Ms. Jenkins has big plans for the land she will soon own. She wants to add a pavilion, so that she can hold classes and teach people natural farming practices. She wants to bring in fans to cool the space, and a kitchen so that she can bring in a farm chef. She wants to get to a point where she doesn’t have to water her crops every season. The banana trees don’t even know it’s hot outside, she says. They’re going to thrive no matter what, so it makes sense to add more bananas.
The atmosphere inside the Hilton Head Island High School football stadium goes from calm to frenetic once the lights of the stadium flicker on. The student section swings flags and breaks out into chants that are sometimes synchronized and sometimes simply a blur of language and sound collapsing atop one another. Baby powder billows through the atmosphere.
Sarah Beachkofsky, 37, is the director of football operations at the school. Parents have complained about the baby powder, she says. Two students toss more of it into the air while a cluster of them laugh and try to gather the residue of it on their faces. Ms. Beachkofsky shrugs and smiles. “If the parents don’t like it, they can sit somewhere else,” she says. “It’s a big stadium.”
Most high schools in the country don’t have a director of football operations, and most directors of football operations aren’t women.
Coach Beach, as she’s affectionately called, has been doing this for eight years now at the side of head coach B.J. Payne. Ms. Beachkofsky makes sure all aspects of the football program are running smoothly before, during, and after the game. Earlier, while the teams were warming up, she ran around the stadium organizing audio crews and film crews, gathering people and getting them where they needed to be.
Now, in the middle of the first quarter, she’s overcome by a calm that comes and goes whenever a big play unfolds. This is the first game of the season. The Seahawks struggled last year, going 4-7. But this year feels different. There are 16 seniors, and a small handful of them have Division 1 colleges in their sights.

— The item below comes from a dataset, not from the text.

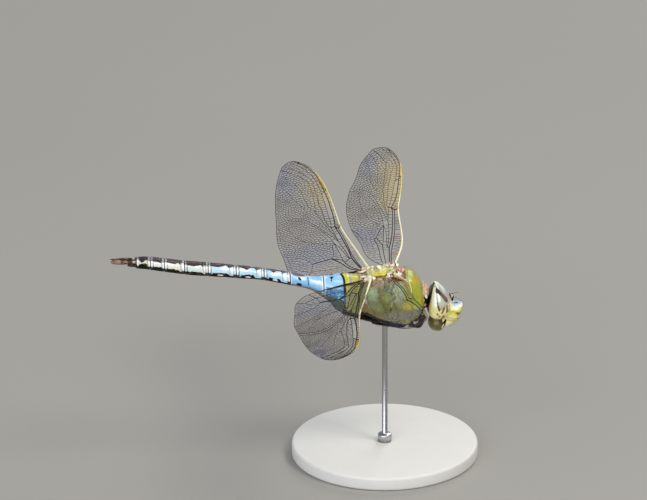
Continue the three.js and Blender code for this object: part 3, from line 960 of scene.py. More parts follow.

Cole DeMarzo, a defensive back and wide receiver, is going to Michigan State. He’s already caught a touchdown and nabbed an interception tonight.
When Hurricane Matthew hit the island in 2016, the players in this senior class were freshmen. The school had to be shut down in early October of that year. There were destroyed homes, evacuations. Some families didn’t return. When the school reopened, the football team didn’t practice. Instead, they went into the community and helped rebuild it.

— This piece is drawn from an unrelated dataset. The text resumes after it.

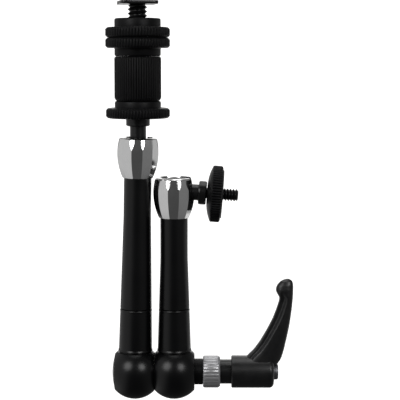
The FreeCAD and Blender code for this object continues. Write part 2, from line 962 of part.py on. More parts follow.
def lever_handle():
    """Hub and horn-shaped blade, bored for the sleeve, its splines, the spring and the screw."""
    rim = S.hub_radius - S.hub_edge
    hub_points = [
        (0, 0),
        (0, S.hub_radius - S.spacer_edge),
        (S.spacer_edge, S.hub_radius),
        (S.hub_length - S.hub_edge, S.hub_radius, S.hub_edge, -1),
        (S.hub_length, rim),
        (S.hub_length, 0),
    ]
    body = fuse("lever_solid", turned("lever_hub", hub_points, "X"), blade())
    spline_end = S.shaft_length + S.fit
    spline = S.shaft_length - S.spline_length - S.fit
    web = S.shaft_length + S.lever_lift + S.lift_spare
    web_end = web + S.hub_web
    root_fit = S.shaft_root + S.fit
    void_points = [
        (-S.overrun, 0),
        (-S.overrun, S.hub_bore),
        (spline, S.hub_bore),
        (spline, root_fit),
        (spline_end, root_fit),
        (spline_end, S.hub_bore),
        (web, S.hub_bore),
        (web, S.shank_hole),
        (web_end, S.shank_hole),
        (web_end, S.chamber_radius),
        (S.hub_length + S.overrun, S.chamber_radius),
        (S.hub_length + S.overrun, 0),
    ]
    void = turned("lever_void", void_points, "X")
    tip_fit = S.shaft_radius + S.fit
    teeth = toothed_bar(
        "lever_void_teeth", S.spline_teeth, tip_fit, root_fit, spline, spline_end, "X"
    )
    bored = cut("lever_bored", body, void)
    return place(cut("lever_handle", bored, teeth), hub_x, elbow_z)


def screw_seat():
    """Place of the screw head's underside, from the hub's start."""
    return S.hub_length - S.lever_head_sunk


def lever_screw():
    """Round-headed screw that keeps the handle on its sleeve."""
    low = S.nut_depth - S.sleeve_length + S.fit
    seat = screw_seat()
    end = S.hub_length + S.lever_head_proud
    points = [
        (low, 0),
        (low, S.lever_screw_radius),
        (seat, S.lever_screw_radius),
        (seat, S.lever_head_radius),
        (end - S.lever_head_edge, S.lever_head_radius, S.lever_head_edge, -1),
        (end, S.lever_head_radius - S.lever_head_edge),
        (end, 0),
    ]
    return place(turned("lever_screw", points, "X"), hub_x, elbow_z)


def coil_section(angle, mean, wire, height):
    """Hexagonal section of the wire, standing upright at an angle round the coil."""
    corners = []
    for side in range(6):
        turn = math.pi * side / 3
        radius = mean + wire * math.cos(turn)
        rise = height + wire * math.sin(turn)
        corners.append(Vector(radius * math.cos(angle), radius * math.sin(angle), rise))
    return Part.makePolygon(corners + corners[:1])


def lever_spring():
    """Coil between the handle's web and the screw's head."""
    wire = S.coil_wire.value / 2
    low = S.shaft_length + S.lever_lift + S.lift_spare + S.hub_web
    free = screw_seat().value - low.value - 2 * wire
    mean = S.chamber_radius.value - wire - 2 * S.fit.value
    steps = round(S.coil_turns.value * S.coil_steps.value)
    sections = [
        coil_section(2 * math.pi * i / S.coil_steps.value, mean, wire, free * i / steps)
        for i in range(steps + 1)
    ]
    coil = Part.makeLoft(sections, True, True)
    coil.rotate(Vector(0, 0, 0), Vector(0, 1, 0), 90)
    piece = doc.addObject("Part::Feature", "lever_spring")
    piece.Label = "lever_spring"
    piece.Shape = coil
    return place(piece, hub_x + low + S.coil_wire / 2, elbow_z)


def build():
    """Every piece of the arm, each with its place."""
    upper = place(ring_nut("upper_ring_nut", S.upper_collar), z=-upper_flange_end)
    lower = ring_nut_flipped("lower_ring_nut", S.lower_collar)
    wedge_end = {
        LONG: S.knuckle_outer - S.plug_length,
        SHORT: S.knuckle_outer - S.spacer_entry,
    }
    nodes = [shoe_foot(), upper, lower, adapter_body(), shoe_lock_wheel()]
    shoe_reach = ball_depth - adapter_end + S.adapter_grip
    shoe_stud = ball_stud("shoe_ball_stud", shoe_reach)
    nodes.append(place(shoe_stud, z=-ball_depth))
    for arm in (LONG, SHORT):
        nodes += [cap(arm), ball_seat(arm), push_rod(arm), tube(arm), knuckle(arm)]
        nodes += [wedge(arm, wedge_end[arm]), disc_spring(arm)]
    screw_stud = ball_stud("screw_ball_stud", S.screw_reach, pad_face + S.face_gap * 2)
    nodes.append(place_on_stud(screw_stud))
    nodes += [place_on_stud(lock_disc()), place_on_stud(disc_pad())]
    nodes += [friction_washer(), tie_bolt(), bolt_end_cap(), spacer_sleeve(), clamp_ring()]
    nodes += [lever_insert(), lever_handle(), lever_screw(), lever_spring()]
    return nodes


def ring_nut_flipped(label, collar):
    """The same ring with its collar downwards, its flange against the upper ring's."""
    piece = ring_nut(label, collar)
    piece.Placement.Rotation = Rotation(Vector(1, 0, 0), 180)
    return place(piece, z=-(upper_flange_end + S.face_gap))


def check(nodes):
    """Stops on any failed object and on any node that isn't valid solids."""
    doc.recompute()
    for item in doc.Objects:
        if {"Invalid", "Error"} & set(item.State):
            raise RuntimeError(f"{item.Label} failed: {item.State}")
    for node in nodes:
        if node.Shape.isNull() or not node.Shape.isValid() or not node.Shape.Solids:
            raise RuntimeError(f"{node.Label} has no valid solid")


def write(nodes):
    os.makedirs("parts", exist_ok=True)
    for node in nodes:
        node.Shape.exportStep(f"parts/{node.Label}.step")
        box = node.Shape.BoundBox
        print(f"{node.Label}: {node.Shape.Volume:.1f} mm3, z {box.ZMin:.2f} to {box.ZMax:.2f}")


pieces = build()
check(pieces)
write(pieces)
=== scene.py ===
"""Dresses the articulating friction arm and lights it as a product photograph.

The arm hangs folded from its shoe foot. Sizes are in millimetres until a mesh is made.
"""
from __future__ import annotations

import json
import logging
import math
from dataclasses import dataclass, field
from enum import Enum
from typing import Sequence

import bmesh
import bpy
import numpy as np
from numpy.typing import NDArray
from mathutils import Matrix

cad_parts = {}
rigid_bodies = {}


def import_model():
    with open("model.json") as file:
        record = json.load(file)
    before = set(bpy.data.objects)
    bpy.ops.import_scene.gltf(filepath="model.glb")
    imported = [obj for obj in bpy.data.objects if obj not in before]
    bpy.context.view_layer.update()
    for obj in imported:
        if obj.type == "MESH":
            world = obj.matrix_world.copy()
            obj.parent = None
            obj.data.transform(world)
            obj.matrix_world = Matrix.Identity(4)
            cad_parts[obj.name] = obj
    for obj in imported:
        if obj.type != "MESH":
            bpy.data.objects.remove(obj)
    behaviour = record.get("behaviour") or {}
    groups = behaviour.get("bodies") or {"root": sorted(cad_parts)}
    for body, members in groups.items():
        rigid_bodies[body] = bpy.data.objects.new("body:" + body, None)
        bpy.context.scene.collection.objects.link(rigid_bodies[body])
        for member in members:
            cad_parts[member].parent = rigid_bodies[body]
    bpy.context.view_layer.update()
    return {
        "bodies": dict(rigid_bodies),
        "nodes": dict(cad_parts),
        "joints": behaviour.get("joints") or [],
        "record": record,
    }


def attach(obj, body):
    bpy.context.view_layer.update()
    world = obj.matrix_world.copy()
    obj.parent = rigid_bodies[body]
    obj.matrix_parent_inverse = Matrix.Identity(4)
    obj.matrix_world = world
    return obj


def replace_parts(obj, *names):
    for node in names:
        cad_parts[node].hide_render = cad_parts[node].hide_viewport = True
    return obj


Array = NDArray[np.float64]
Tree = bpy.types.NodeTree
Socket = bpy.types.NodeSocket
log = logging.getLogger("friction_arm")

MM = 0.001
FRAME_PIXELS = 400
TURN = 2.0 * math.pi

# Where the joints lie in the frame, in millimetres, and how far the long arm leans, in degrees.
ELBOW_Z = -185.682
LONG_ARM_X = -2.0106
LONG_ARM_LEAN = 1.03
LONG_BALL = (0.0, -73.85)
SHORT_ARM_X = 17.7494
SHORT_BALL = (SHORT_ARM_X, -93.7819)

# Radii of the bores round a quarter-inch screw and round the shoe's post.
SCREW_BORE = 3.225
POST_BORE = 4.85

# Knurling of the rings, the wheel and the disc.
KNURL_TEETH = 64
KNURL_DEPTH = 0.5

# Levels of detail of the noise textures, and the refractive index of every dielectric.
PATCH_DETAIL = 3.0
GRAIN_DETAIL = 2.0
DIELECTRIC_IOR = 1.5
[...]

There are no major league sports teams in the state, and definitely none in Hilton Head. The community comes out when they can on Friday nights, and cheers on the team. The high school is still relatively new, built in 1983. And so there aren’t a lot of legacy alumni who have stayed behind. Hilton Head is a somewhat transient town, so people come and go. Even so, those who remember how the team banded together during the hurricane come out to cheer them on. Cheers that grow as the Seahawks score yet another touchdown.

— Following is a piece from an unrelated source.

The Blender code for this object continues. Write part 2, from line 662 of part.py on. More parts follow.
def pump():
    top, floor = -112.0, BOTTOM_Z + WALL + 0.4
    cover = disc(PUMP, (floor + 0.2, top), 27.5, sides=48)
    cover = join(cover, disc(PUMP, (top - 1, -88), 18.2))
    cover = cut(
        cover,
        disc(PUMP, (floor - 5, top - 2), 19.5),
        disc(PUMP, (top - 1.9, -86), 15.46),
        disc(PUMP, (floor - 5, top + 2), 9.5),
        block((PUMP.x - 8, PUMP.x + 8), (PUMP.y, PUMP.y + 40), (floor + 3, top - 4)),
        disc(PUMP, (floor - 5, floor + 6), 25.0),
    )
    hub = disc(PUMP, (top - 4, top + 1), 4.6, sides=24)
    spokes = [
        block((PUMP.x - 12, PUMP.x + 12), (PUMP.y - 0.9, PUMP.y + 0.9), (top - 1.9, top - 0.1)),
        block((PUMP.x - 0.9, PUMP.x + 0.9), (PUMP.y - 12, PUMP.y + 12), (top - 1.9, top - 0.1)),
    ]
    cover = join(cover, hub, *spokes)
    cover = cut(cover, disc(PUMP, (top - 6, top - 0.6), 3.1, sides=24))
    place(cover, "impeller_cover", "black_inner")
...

The team on the receiving end of Hilton Head High’s opening night excitement is the Savannah High School Blue Jackets, who made the 45-minute trip across the bridge separating Hilton Head from the Georgia border, and who appear to have a lot of fight in them, despite being overmatched. From a look at their sidelines, the team is all black. The majority of the school band is black as well — a band that earlier made a grand entrance, the sound of their horns briefly silencing the growing Hilton Head crowd making their way to seats in the moments before kickoff.
Frederico Foster is 38, and graduated from Savannah High in the late ’90s. While there, he played tuba and drums in the band. Tonight, he is kicking off his fourth year as its director, and he is in good spirits, if not a little exhausted. He says that the band prides itself on its sound, no matter what venue they’re walking into. But then, with a smirk, he adds “but the crowd knows who we are. They expect us to turn up a little bit too.”
Still, as the dynamics in Savannah shift, it gets harder to fill out things like the band and the football team. Savannah High is about a third of the size it was in the ’90s. Mr. Foster says that when he was in high school, there were six schools serving high school students in the entire city. Now there are 10, maybe 11. It makes recruitment hard, he says. It can feel like the band is always rebuilding. But they are known for their sound, which fills the entire stadium and drowns out those uneven chants from the Hilton Head student section in between quarters.
The band is harmonious and on point, and the few parents scattered along the visitors bleachers can’t help but sway along.
Savannah High’s football team is smaller and younger than Hilton Head’s. It’s a rebuilding year — and next year might be another rebuilding year. And what a contrast, to have a rebuilding year that simply means getting better at a game you love to play.